Participants in the 2019 Annenberg Constitution Day Civics Survey were asked basic questions about American civics, such as whether or not they could name all three branches of government. Since 2013, Annenberg has conducted the study each year for Constitution Day, which is held on Sept. 17 to celebrate the signing of the Constitution.

The study found that 39 percent of American adults could correctly identify all three branches of government, an improvement from 32 percent in last year's study. This year's overall results were statistically the same as the previous high of 38 percent in 2013.

The survey also asked about topics such as the meaning of a divided Supreme Court decision, the rights of undocumented immigrants in the United States, and the proportion of votes in the House and the Senate needed to override presidential vetoes. Participant responses either reached their highest levels of correct answers or hit close to highs reached in the past. 

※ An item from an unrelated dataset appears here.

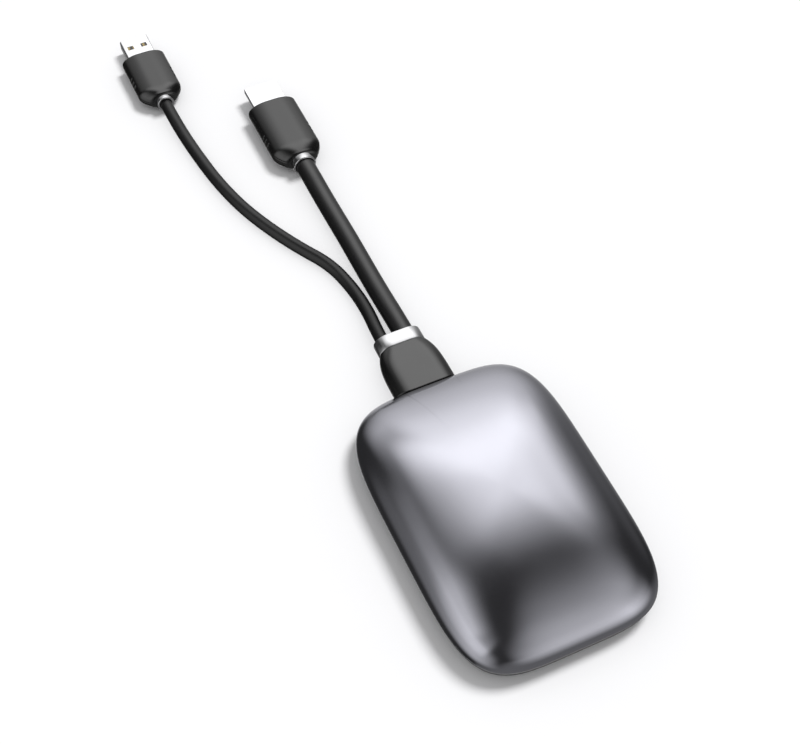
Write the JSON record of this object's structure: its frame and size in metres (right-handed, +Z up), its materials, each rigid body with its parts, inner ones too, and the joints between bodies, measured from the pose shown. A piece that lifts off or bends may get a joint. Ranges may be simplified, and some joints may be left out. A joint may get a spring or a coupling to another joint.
{
  "type": "wireless presentation button",
  "caption": "Palm-sized presentation transmitter with a floating metallic press cover on a dark base, and short video and data leads from one strain relief.",
  "frame": {"origin": "on the table under the middle of the casing", "axes": "+Z up from the table through the press cover, +Y along the casing towards the end where the leads leave, +X to the right"},
  "size_m": [0.0837, 0.3302, 0.022],
  "materials": {
    "cover_lacquer": "gunmetal metallic lacquer, gloss",
    "base_plastic": "fine moulded texture, dark grey",
    "ring_smoke": "smoked light guide",
    "foot_rubber": "matte",
    "lid_plastic": "moulded black",
    "screw_steel": "zinc plated",
    "spring_steel": "bright wire",
    "switch_plastic": "moulded",
    "plunger_plastic": "moulded",
    "board_laminate": "solder mask, green",
    "chip_black": "epoxy",
    "pad_silicone": "soft silicone",
    "sink_aluminium": "extruded, bead blasted",
    "can_tin": "tin plated",
    "antenna_brass": "stamped sheet",
    "led_lens": "clear dome",
    "header_nylon": "natural nylon",
    "lead_jacket": "satin black jacket",
    "boot_rubber": "satin black, moulded",
    "collar_silver": "bright ring",
    "plug_mould": "satin black overmould",
    "shell_nickel": "nickel plated",
    "insulator": "moulded",
    "tongue_white": "moulded",
    "contact_gold": "gold plated"
  },
  "bodies": {
    "base": {"base_shell": "base_plastic", "rubber_feet": "foot_rubber", "light_ring": "ring_smoke", "inner_lid": "lid_plastic", "case_screws": "screw_steel", "return_springs": "spring_steel", "switch_body": "switch_plastic", "main_board": "board_laminate", "board_screws": "screw_steel", "processor_chip": "chip_black", "thermal_pad": "pad_silicone", "heat_sink": "sink_aluminium", "memory_chips": "chip_black", "radio_board": "board_laminate", "radio_shield": "can_tin", "antennas": "antenna_brass", "status_leds": "led_lens", "board_parts": "chip_black", "video_header": "header_nylon", "data_header": "header_nylon", "video_inner_lead": "lead_jacket", "data_inner_lead": "lead_jacket", "lead_clamp": "lid_plastic", "clamp_screws": "screw_steel", "lead_boot": "boot_rubber", "boot_collar": "collar_silver", "video_lead": "lead_jacket", "data_lead": "lead_jacket", "video_collar": "collar_silver", "data_collar": "collar_silver", "video_plug_body": "plug_mould", "video_plug_shell": "shell_nickel", "video_plug_insulator": "insulator", "video_plug_contacts": "contact_gold", "data_plug_body": "plug_mould", "data_plug_shell": "shell_nickel", "data_plug_tongue": "tongue_white", "data_plug_contacts": "contact_gold"},
    "cover": {"top_cover": "cover_lacquer", "shoulder_screws": "screw_steel"},
    "plunger": {"switch_plunger": "plunger_plastic"}
  },
  "joints": [
    {"name": "cover_press", "type": "slide", "parent": "base", "child": "cover", "axis": [0, 0, 1], "range_m": [-0.0006, 0], "stiffness_N_per_m": 1500, "springref_m": 0.001, "deforming": ["return_springs"]},
    {"name": "plunger_press", "type": "slide", "parent": "base", "child": "plunger", "axis": [0, 0, 1], "range_m": [-0.0006, 0]}
  ],
  "couplings": [
    {"joint": "plunger_press", "follows": "cover_press", "ratio": 1}
  ]
}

The results suggest that Americans have been more civically engaged since President Trump's inauguration. This may be due to the high-profile disputes between Congress and the President over immigration, budgets, and Supreme Court justice confirmations.

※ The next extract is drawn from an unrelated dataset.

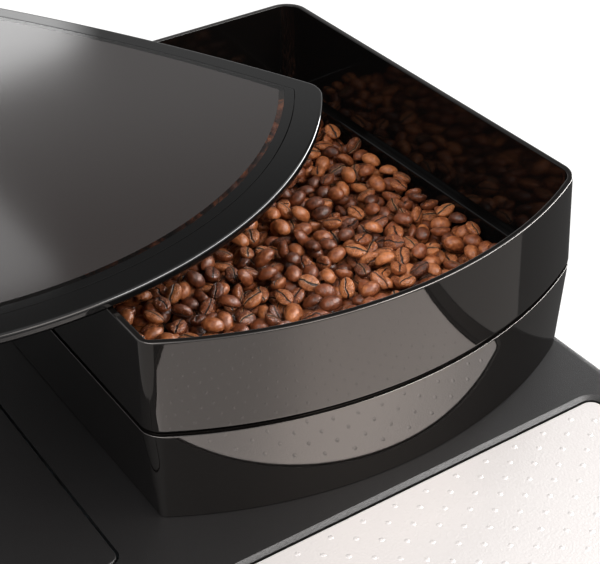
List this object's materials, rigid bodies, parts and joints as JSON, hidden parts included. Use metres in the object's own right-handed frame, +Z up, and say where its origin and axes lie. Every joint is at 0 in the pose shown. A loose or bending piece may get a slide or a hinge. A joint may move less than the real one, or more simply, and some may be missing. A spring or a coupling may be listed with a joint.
{
  "type": "bean to cup coffee machine",
  "caption": "Bean to cup coffee machine with a raised curved-front bean hopper under a swung-aside smoked lid, cup plate, cup bay, water tank and geared burr grinder.",
  "frame": {"origin": "on the table under the middle of the whole outline as pictured, with the lid swung aside", "axes": "+Z up; the front with the spout faces -Y; the water tank is on the -X side"},
  "size_m": [0.346, 0.5422, 0.3898],
  "materials": {
    "circuit_green": "solder mask",
    "clear_tint": "clear tinted plastic",
    "dark_plastic": "plain moulded",
    "gloss_black": "gloss black",
    "grey_metal": "cast",
    "hose_rubber": "silicone",
    "matte_black": "fine matte texture",
    "red_plastic": "moulded",
    "roasted_bean": "oily roasted coffee beans",
    "rubber": "matt",
    "smoked_window": "smoked clear plastic",
    "steel": "satin",
    "white_nylon": "moulded nylon"
  },
  "bodies": {
    "housing": {"base_pan": "matte_black", "bay_liner": "dark_plastic", "boiler": "grey_metal", "brew_chamber": "white_nylon", "brew_frame": "dark_plastic", "brew_hose": "hose_rubber", "brew_motor": "grey_metal", "chassis": "dark_plastic", "coffee_beans": "roasted_bean", "control_board": "circuit_green", "cup_plate": "steel", "display_lens": "smoked_window", "foot_front_left": "rubber", "foot_front_right": "rubber", "foot_rear_left": "rubber", "foot_rear_right": "rubber", "front_fascia": "gloss_black", "grinder_housing": "dark_plastic", "grinder_motor": "grey_metal", "hopper_base": "gloss_black", "hopper_funnel": "gloss_black", "hopper_ring": "gloss_black", "inlet_hose": "hose_rubber", "left_side_panel": "matte_black", "power_inlet": "dark_plastic", "pressure_hose": "hose_rubber", "pump": "grey_metal", "rear_panel": "matte_black", "right_side_panel": "matte_black", "tank_cradle": "dark_plastic", "tank_port": "white_nylon", "top_deck": "matte_black"},
    "hopper_lid": {"lid_frame": "gloss_black", "lid_window": "smoked_window"},
    "tank": {"water_tank": "clear_tint"},
    "tank_cover": {"tank_lid": "matte_black"},
    "tank_outlet_valve": {"tank_valve": "white_nylon"},
    "tray": {"drip_tray": "gloss_black", "drip_grate": "steel"},
    "level_float": {"drip_float": "red_plastic"},
    "waste_bin": {"grounds_bin": "dark_plastic"},
    "spout": {"spout_body": "gloss_black", "spout_nozzles": "steel"},
    "key_espresso": {"espresso_button": "steel"},
    "key_coffee": {"coffee_button": "steel"},
    "key_long_coffee": {"long_coffee_button": "steel"},
    "key_power": {"power_button": "steel"},
    "knob": {"selector_knob": "steel"},
    "side_door": {"service_door": "matte_black"},
    "rocker": {"power_switch": "dark_plastic"},
    "grind_ring": {"burr_carrier": "white_nylon", "upper_burr": "steel"},
    "grind_setting": {"grind_adjuster": "white_nylon"},
    "burr_spindle": {"lower_burr": "steel", "drive_gear": "white_nylon"},
    "pinion": {"motor_pinion": "steel"},
    "piston": {"brew_piston": "white_nylon"},
    "lead_screw": {"brew_screw": "steel"}
  },
  "joints": [
    {"name": "hopper_lid_swing", "type": "hinge", "parent": "housing", "child": "hopper_lid", "pos_m": [-0.09006, -0.06549, 0.3853], "axis": [0, 0, 1], "range_deg": [-27.25, 0]},
    {"name": "tank_pull", "type": "slide", "parent": "housing", "child": "tank", "axis": [-1, 0, 0], "range_m": [0, 0.075]},
    {"name": "tank_cover_hinge", "type": "hinge", "parent": "tank", "child": "tank_cover", "pos_m": [-0.11006, 0.07171, 0.3005], "axis": [0, -1, 0], "range_deg": [0, 95]},
    {"name": "tank_valve_push", "type": "slide", "parent": "tank", "child": "tank_outlet_valve", "axis": [1, 0, 0], "range_m": [-0.003, 0], "stiffness_N_per_m": 60},
    {"name": "tray_pull", "type": "slide", "parent": "housing", "child": "tray", "axis": [0, -1, 0], "range_m": [0, 0.16]},
    {"name": "float_rise", "type": "slide", "parent": "tray", "child": "level_float", "axis": [0, 0, 1], "range_m": [0, 0.008]},
    {"name": "bin_pull", "type": "slide", "parent": "housing", "child": "waste_bin", "axis": [0, -1, 0], "range_m": [0, 0.15]},
    {"name": "spout_height", "type": "slide", "parent": "housing", "child": "spout", "axis": [0, 0, 1], "range_m": [-0.04, 0]},
    {"name": "espresso_press", "type": "slide", "parent": "housing", "child": "key_espresso", "axis": [0, 1, 0], "range_m": [0, 0.0015], "stiffness_N_per_m": 400},
    {"name": "coffee_press", "type": "slide", "parent": "housing", "child": "key_coffee", "axis": [0, 1, 0], "range_m": [0, 0.0015], "stiffness_N_per_m": 400},
    {"name": "long_coffee_press", "type": "slide", "parent": "housing", "child": "key_long_coffee", "axis": [0, 1, 0], "range_m": [0, 0.0015], "stiffness_N_per_m": 400},
    {"name": "power_press", "type": "slide", "parent": "housing", "child": "key_power", "axis": [0, 1, 0], "range_m": [0, 0.0015], "stiffness_N_per_m": 400},
    {"name": "knob_turn", "type": "hinge", "parent": "housing", "child": "knob", "pos_m": [0.02994, -0.25379, 0.206], "axis": [0, -1, 0], "continuous": true},
    {"name": "side_door_hinge", "type": "hinge", "parent": "housing", "child": "side_door", "pos_m": [0.16994, 0.0492, 0.131], "axis": [0, 0, 1], "range_deg": [0, 95]},
    {"name": "rocker_tip", "type": "hinge", "parent": "housing", "child": "rocker", "pos_m": [0.09194, 0.1947, 0.08], "axis": [1, 0, 0], "range_deg": [0, 12]},
    {"name": "grind_ring_turn", "type": "hinge", "parent": "housing", "child": "grind_ring", "pos_m": [0.07144, 0.0762, 0.2491], "axis": [0, 0, 1], "range_deg": [-20, 20]},
    {"name": "grind_setting_turn", "type": "hinge", "parent": "housing", "child": "grind_setting", "pos_m": [0.03577, 0.10832, 0.2491], "axis": [0, 0, 1], "range_deg": [-90, 90]},
    {"name": "burr_spin", "type": "hinge", "parent": "housing", "child": "burr_spindle", "pos_m": [0.07144, 0.0762, 0.2088], "axis": [0, 0, 1], "continuous": true},
    {"name": "pinion_spin", "type": "hinge", "parent": "housing", "child": "pinion", "pos_m": [0.03544, 0.0762, 0.2088], "axis": [0, 0, 1], "continuous": true},
    {"name": "piston_travel", "type": "slide", "parent": "housing", "child": "piston", "axis": [0, 0, 1], "range_m": [-0.045, 0]},
    {"name": "screw_turn", "type": "hinge", "parent": "housing", "child": "lead_screw", "pos_m": [0.13194, -0.03379, 0.1276], "axis": [0, 0, 1], "range_deg": [-1, 1441]}
  ],
  "couplings": [
    {"joint": "grind_setting_turn", "follows": "grind_ring_turn", "ratio": -4.3333},
    {"joint": "pinion_spin", "follows": "burr_spin", "ratio": -3},
    {"joint": "screw_turn", "follows": "piston_travel", "rad_per_m": -558.51}
  ]
}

“While this marks an improvement, the overall results remain dismal,” Annenberg Public Policy Center Director Kathleen Hall Jamieson said in a press release. “A quarter of U.S. adults can name only one of the three branches of government and more than a fifth can’t name any."

The study also found that participants who said they studied civics in high school were more likely to correctly answer certain knowledge-based survey questions, including naming the branches of government. 

Congress is considering launching the Civics Learning Act of 2019, which would allocate $30 million towards emphasizing civics education in public elementary, middle, and high schools. The act cites the results of the Annenberg survey and links a lack of civic knowledge to a "weakened democracy."

Annenberg Public Policy Center is working to improve the quality of civics education in American middle and high school classrooms through the Annenberg Classroom project, which offers free classroom resources and lesson plans to teachers.